Now that you know how to find and calculate cryptocurrency arbitrage opportunities, you can use all this knowledge to devise a complete arbitrage trading strategy.

First - Fund Exchange Accounts

You can place funds on two exchanges that you will be closely monitoring for arbitrage opportunities. These funds can be used to execute simple arbitrage, where the same asset can be bought or sold instantly if an opportunity arises. You should have funds on multiple exchanges as the transfer of funds between them can be time-consuming and costly. Having this setup will make it easier to capitalize on the arbitrage opportunity the moment it arises.

Second - Identify Opportunities

Look for differences in pricing between exchanges to identify opportunities. To see where they overlap, compare the highest bid prices with the lowest ask prices. Any overlap is an opportunity for arbitrage.

Third - Quantify Opportunities

Simulating the sale and purchase of an asset will help you calculate the potential value. Note that the buy and sell process will consume your order book, so make sure you are aware of the changes.
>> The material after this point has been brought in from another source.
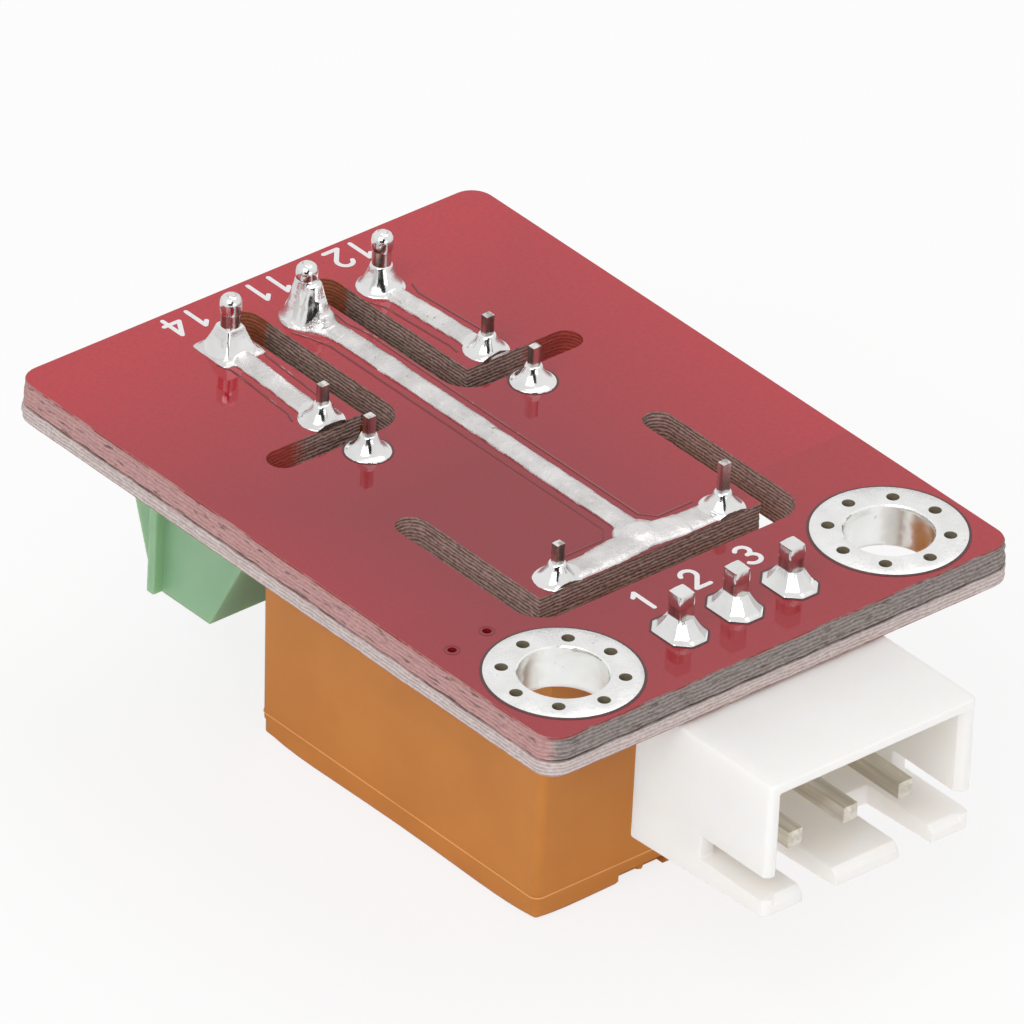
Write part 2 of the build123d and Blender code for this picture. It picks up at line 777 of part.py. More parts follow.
def header_pin(way):
    """A square pin bent at a right angle from the board into the shroud."""
    y = header_place(way)
    half = header_pin_width / 2
    axis = under(header_pin_axis)
    tip = header_front - header_pin_setback
    upright = block(header_row - half, header_row + half, y - half, y + half,
                    axis - half, board_top + header_pin_stand)
    upright = chamfer(upright.edges().group_by(Axis.Z)[-1], header_tip_chamfer)
    lying = block(header_row - half, tip, y - half, y + half, axis - half, axis + half)
    lying = chamfer(lying.edges().group_by(Axis.X)[-1], header_tip_chamfer)
    pin = upright + lying
    heel = pin.edges().filter_by(Axis.Y).sort_by(lambda edge: edge.center().X + edge.center().Z)[0]
    return fillet(heel, header_pin_bend)


def header_joint(way):
    """An elongated joint on one of the signal pins."""
    joint = solder_joint(header_row, header_place(way), header_pad_length, header_pad_width,
                         header_joint_height, header_hole())
    return joint - header_pin(way)


def small_place(place, side):
    """Middle of a small part beside the relay, on one side of the board's centre line."""
    along_x, inset = place
    return relay_centre + along_x, side * (board_width / 2 - inset)


def moulded_chip(place, size, lead_x, lead_ends):
    """A moulded part on the component side, with flat leads that rest on the board."""
    x, y = place
    length, width, height = size
    body = hang(x - length / 2, x + length / 2, y - width / 2, y + width / 2, lead_lift, height)
    body = chamfer(body.edges().group_by(Axis.Z)[0], chip_bevel)
    for place, side in zip(lead_x, lead_ends):
        y0, y1 = sorted((y + side * (width / 2 - lead_lift), y + side * (width / 2 + lead_reach)))
        half = lead_width / 2
        body += hang(x + place - half, x + place + half, y0, y1, 0, lead_thickness + lead_lift)
    return body


def driver_transistor():
    """Three-legged transistor that switches the coil."""
    pitch = transistor_size[0] / 3
    return moulded_chip(small_place(transistor_place, -1), transistor_size,
                        (-pitch, pitch, 0), (-1, -1, 1))


def flyback_diode():
    """Diode across the coil, moulded round two flat tabs."""
    length, width, height = diode_size
    x, y = small_place(diode_place, -1)
    body = hang(x - length / 2, x + length / 2, y - width / 2, y + width / 2, lead_lift, height)
    body = chamfer(body.edges().group_by(Axis.Z)[0], chip_bevel)
    half = width / 2 - chip_bevel
    reach = length / 2 + lead_reach
    return body + hang(x - reach, x + reach, y - half, y + half, 0, lead_thickness + lead_lift)


def chip(place, size):
    """A leadless chip whose end caps stand slightly proud of its body."""
    length, width, height = size
    x, y = place
    body = hang(x - length / 2 + cap_proud, x + length / 2 - cap_proud,
                y - width / 2 + cap_proud, y + width / 2 - cap_proud, cap_proud, height - cap_proud)
    for side in (-1, 1):
        x0, x1 = sorted((x + side * (length / 2 - cap_length), x + side * length / 2))
        body += hang(x0, x1, y - width / 2, y + width / 2, 0, height)
    return body


def indicator_led():
    """A chip lamp: two end caps and a raised clear window between them."""
    length, width, height = led_size
    x, y = small_place(led_place, 1)
    lamp = chip((x, y), (length, width, height / 2))
    window = hang(x - length / 2 + cap_length, x + length / 2 - cap_length,
                  y - width / 2 + cap_proud, y + width / 2 - cap_proud, height / 2 - cap_proud, height)
    return lamp + chamfer(window.edges().group_by(Axis.Z)[0], chip_bevel)


def build_parts():
    """Every piece of the module by its node name."""
    parts = {"circuit_board": circuit_board()}
    sides = {"near": -1, "far": 1}
    for name, side in sides.items():
        parts[f"mounting_ring_{name}"] = mounting_ring(side)
        parts[f"coil_pin_{name}"] = coil_pin(side)
    parts["open_contact"] = open_contact()
    parts["closed_contact"] = closed_contact()
    parts["common_terminal"] = common_terminal()
    relay_pins = [parts[name] for name in ("open_contact", "closed_contact", "common_terminal",
                                           "coil_pin_near", "coil_pin_far")]
    for way in range(terminal_ways):
        parts[f"terminal_contact_{way + 1}"] = terminal_contact(way)
        parts[f"clamp_screw_{way + 1}"] = clamp_screw(way)
        parts[f"clamp_cage_{way + 1}"] = clamp_cage(way)
    terminal_pins = [parts[f"terminal_contact_{way + 1}"] for way in range(terminal_ways)]
    pins = relay_pins + terminal_pins
    parts["solder_track_common"] = trim(common_track(), pins)
    parts["solder_track_open"] = trim(contact_track(-1), pins)
    parts["solder_track_closed"] = trim(contact_track(1), pins)
    for name, side in sides.items():
        parts[f"coil_solder_{name}"] = trim(relay_joint(coil_row, side), pins)
    parts["header_solder_joints"] = Compound(
        children=[header_joint(way) for way in range(header_ways)])
    parts["relay_cover"] = relay_cover()
    parts["relay_base"] = relay_base(relay_pins)
    parts["coil_bobbin"] = coil_bobbin(relay_pins[-2:])
    parts["coil_winding"] = coil_winding()
    parts["iron_core"] = iron_core()
    parts["iron_yoke"] = iron_yoke()
    parts["armature"] = armature()
    parts["contact_spring"] = contact_spring()
    parts["terminal_housing"] = terminal_housing()
    header_pins = [header_pin(way) for way in range(header_ways)]
    parts["header_shroud"] = header_shroud(header_pins)
    for name, pin in zip(("signal", "supply", "ground"), header_pins):
        parts[f"header_pin_{name}"] = pin
    parts["driver_transistor"] = driver_transistor()
    parts["flyback_diode"] = flyback_diode()
    parts["base_resistor"] = chip(small_place(base_resistor_place, -1), chip_size)
    parts["led_resistor"] = chip(small_place(led_resistor_place, 1), chip_size)
    parts["indicator_led"] = indicator_led()
    return parts


def main():
    os.makedirs("parts", exist_ok=True)
    for name, shape in build_parts().items():
        export_step(shape, f"parts/{name}.step")
        print(f"{name}: {len(shape.solids())} solid, {shape.volume:.2f} cubic mm")


main()
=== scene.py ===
# %% [markdown]
# # A relay module, lying solder side up
# The object is a small circuit board with a relay, a screw terminal block and a signal header.
# It lies on its relay, so what shows is the solder side: red mask, bright solder, milled slots.
# The solid shapes come from a CAD model and stay fixed. This script dresses that model: pieces
# whose real shape is organic or very fine are built here as meshes, and the rest get finishes.

import math

import bmesh
import bpy
from mathutils import Euler, Matrix, Vector, geometry, noise


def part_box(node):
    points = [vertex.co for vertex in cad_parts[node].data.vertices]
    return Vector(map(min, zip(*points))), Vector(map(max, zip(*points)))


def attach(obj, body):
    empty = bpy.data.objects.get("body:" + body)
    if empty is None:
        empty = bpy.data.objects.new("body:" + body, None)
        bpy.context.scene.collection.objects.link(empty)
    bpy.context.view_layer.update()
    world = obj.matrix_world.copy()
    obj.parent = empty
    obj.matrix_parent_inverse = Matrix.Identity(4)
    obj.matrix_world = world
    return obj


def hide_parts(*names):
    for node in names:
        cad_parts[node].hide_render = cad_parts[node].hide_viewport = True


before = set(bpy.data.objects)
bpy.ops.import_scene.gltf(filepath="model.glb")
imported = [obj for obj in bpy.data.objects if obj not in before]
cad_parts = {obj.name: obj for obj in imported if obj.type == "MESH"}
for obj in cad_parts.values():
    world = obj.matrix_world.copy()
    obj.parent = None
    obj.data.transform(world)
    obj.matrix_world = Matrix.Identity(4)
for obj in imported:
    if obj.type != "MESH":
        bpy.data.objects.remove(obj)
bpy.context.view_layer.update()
MM = 0.001
print("CAD nodes:", len(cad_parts))

# %% [markdown]
# ## Camera
# The photograph was taken from the header end, about 33 degrees above the table, with a long lens.
# A long lens far away keeps parallel edges nearly parallel, which is what the picture shows.
# The turn is set as three angles because the camera was also rolled a little.

# %% Set up the camera
def place(name, data):
    """A new object in the scene."""
    thing = bpy.data.objects.new(name, data)
    bpy.context.scene.collection.objects.link(thing)
    return thing


camera_place = (0.386806, -0.352943, 0.351997)
camera_turn = (56.985, -2.597, 49.472)
lens = bpy.data.cameras.new("long_lens")
lens.sensor_width = 36.0
lens.lens = 626.9
lens.clip_end = 10.0
camera = place("camera", lens)
camera.location = camera_place
camera.rotation_euler = Euler([math.radians(a) for a in camera_turn])
bpy.context.scene.camera = camera
bpy.context.scene.view_settings.view_transform = "Standard"
print("camera at", camera_place, "lens", lens.lens, "mm")

# %% [markdown]
# ## Small helpers for finishes
# Every finish is a tree of shader nodes. A few helpers keep each tree short: three fill sockets,
# one places a texture in real millimetres, one makes a noise, one spreads it between two values,
# one does arithmetic, one mixes colours and one makes bumps. Object coordinates are used, so a
# pattern stays with its piece when the piece moves.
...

Fourth - Execute the Strategy

You can immediately place orders on the exchange to execute the strategy. For as long as there is an arbitrage opportunity, you can continue placing orders on that exchange.

Fifth - Do It Again

Stop trading when the arbitrage opportunity has disappeared. It is time to start looking for new opportunities and repeat the process.

Bottom line

  • Cryptocurrency arbitrage is a trading process that takes advantage of the price differences on the same or on different exchanges.
  • Arbitrageurs can profit from opportunities that arise by trading on multiple exchanges simultaneously or by trading for a triangular arbitrage on the same exchange.
  • The risks associated with arbitrage trading include slippage, price movement, and transfer fees.